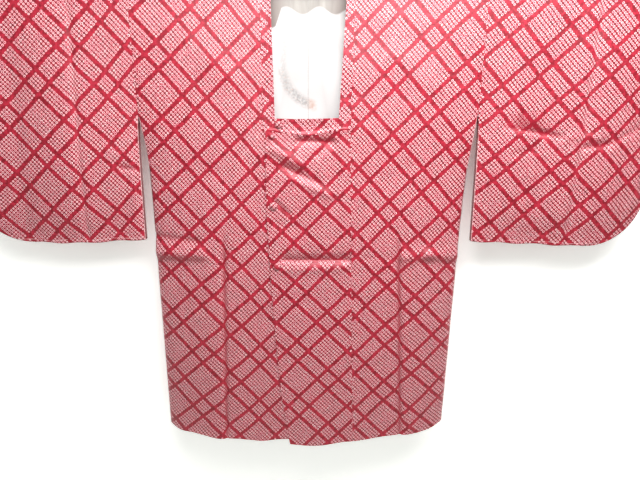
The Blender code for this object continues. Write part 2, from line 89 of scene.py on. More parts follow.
# Sleeves; the back layer shows less past the front one than in part.py
SLEEVE_WIDTH = 0.330
SLEEVE_CORNER = 0.100
SLEEVE_DROP = 0.469
SLEEVE_RISE = 0.008
CUFF = 0.230
SLEEVE_PUFF = 0.006
BACK_SHIFT = 0.001
EDGE_BULGE = 0.002
CUFF_STEP = 0.012
SLEEVE_OPEN = 0.223
SLEEVE_GAP = 0.0045
SLEEVE_GAP_LOW = 0.0035
SHIFT_LENGTH = 0.10
RISE_START = 0.30
PUFF_FULL, PUFF_FADE = 0.25, 0.40
WAVE_START, WAVE_LENGTH = 0.02, 0.16
WAVE_INNER, WAVE_OUTER = 0.06, 0.03

# Roundness of the coat's level section
SECTION_X = 2.1
SECTION_Y = 1.6
FRONT_BELLY = 0.060
BACK_BELLY = 0.022
BELLY_DROP = 0.883

# Drop, half width of the body to the right, to the left, half gap between front and back at the side edge.
# Below the armhole the widths keep closer to the hung coat than part.py's.
SIDES = (
    (0.000, 0.3120, 0.3120, 0.0088),
    (0.216, 0.3120, 0.3120, 0.0046),
    (0.225, 0.3116, 0.3104, 0.0045),
    (0.260, 0.3060, 0.3065, 0.0042),
    (0.290, 0.3022, 0.3038, 0.0021),
    (0.325, 0.3004, 0.3002, 0.0000),
    (0.380, 0.2998, 0.2975, 0.0000),
    (0.460, 0.3000, 0.2952, 0.0000),
    (0.510, 0.3002, 0.2945, 0.0000),
    (0.885, 0.3005, 0.2893, 0.0000),
)
HALF_COLUMN = {-1: 1, 1: 2}
SIDE_GAP = 3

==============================

#### SHORT TASK:
Give the lines again, exactly as they stand, from the beginning of the data through the line with "WAVE_INNER, WAVE_OUTER = 0.06, 0.03".

#### ANSWER TO THE PROBLEM:
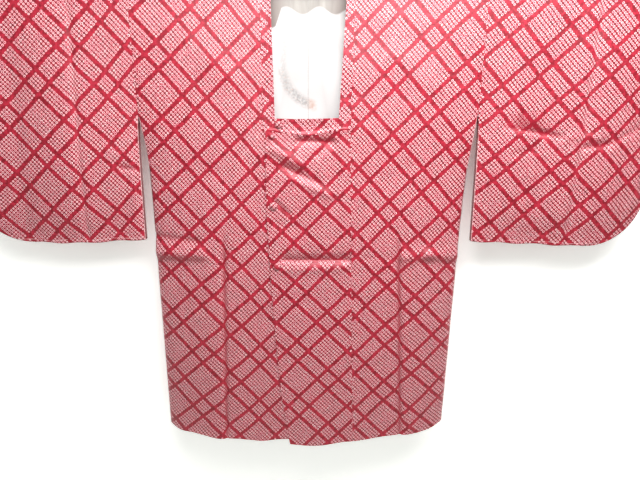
The Blender code for this object continues. Write part 2, from line 89 of scene.py on. More parts follow.
# Sleeves; the back layer shows less past the front one than in part.py
SLEEVE_WIDTH = 0.330
SLEEVE_CORNER = 0.100
SLEEVE_DROP = 0.469
SLEEVE_RISE = 0.008
CUFF = 0.230
SLEEVE_PUFF = 0.006
BACK_SHIFT = 0.001
EDGE_BULGE = 0.002
CUFF_STEP = 0.012
SLEEVE_OPEN = 0.223
SLEEVE_GAP = 0.0045
SLEEVE_GAP_LOW = 0.0035
SHIFT_LENGTH = 0.10
RISE_START = 0.30
PUFF_FULL, PUFF_FADE = 0.25, 0.40
WAVE_START, WAVE_LENGTH = 0.02, 0.16
WAVE_INNER, WAVE_OUTER = 0.06, 0.03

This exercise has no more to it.